Louis Mermaz est revenu de tout, sauf de ses idéaux socialistes, de ses convictions anti-impérialistes. II publie, dès son adolescence, des chroniques anticolonialistes. Il ne cesse de défendre la cause immigrée. En novembre 2000, il rédige un rapport incendiaire sur les centres de rétention. Il qualifie d’horreur républicaine les zones d’attente des étrangers. L’exclusion fabrique des clandestins rejetés de toutes parts, ballotés par leur errance sur les mers, condamnés avant leur arrivée à bon port. Un quart de siècle plus tard, les immigrés passent du purgatoire à l’enfer. Des lois scélérates légitiment les vexations, les discriminations, les persécutions. Le délit de faciès s’officialise. La police traque sans merci les africains, les maghrébins, les passants estampillés boucs émissaires.

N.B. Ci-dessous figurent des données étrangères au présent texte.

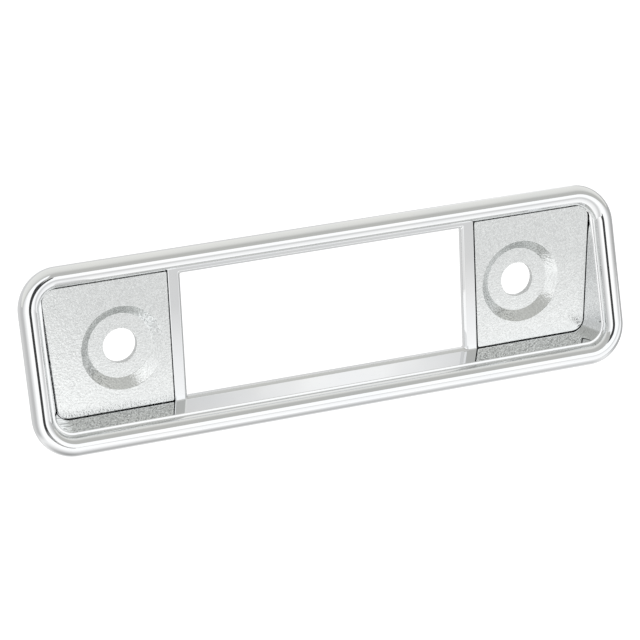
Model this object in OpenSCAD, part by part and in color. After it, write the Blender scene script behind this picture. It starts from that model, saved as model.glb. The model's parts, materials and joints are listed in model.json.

Louis Mermaz plonge, ces dernières années, dans la relecture des grands classiques. Nous en discutons. Je lui révèle l’esprit colonialiste de Victor Hugo. Je lui apporte, la fois suivante, la preuve indiscutable, Le discours sur l’Afrique du 18 mai 1879. Le poète se fait prophète de la colonisation civilisatrice d’un continent dont, à vrai dire, il ne sait rien. Il ne voit qu’un « bloc de sable et de cendre, un monceau inerte et passif, sauvage quand il est désert, barbare quand il est peuplé ». Il ressasse : « L’Afrique est à prendre. Elle n’appartient à personne. L’Afrique n’a pas d’histoire ». Louis Mermaz me dit : « Dans la lecture des grands auteurs, il faut décidément se munir d’un dépollueur idéologique ».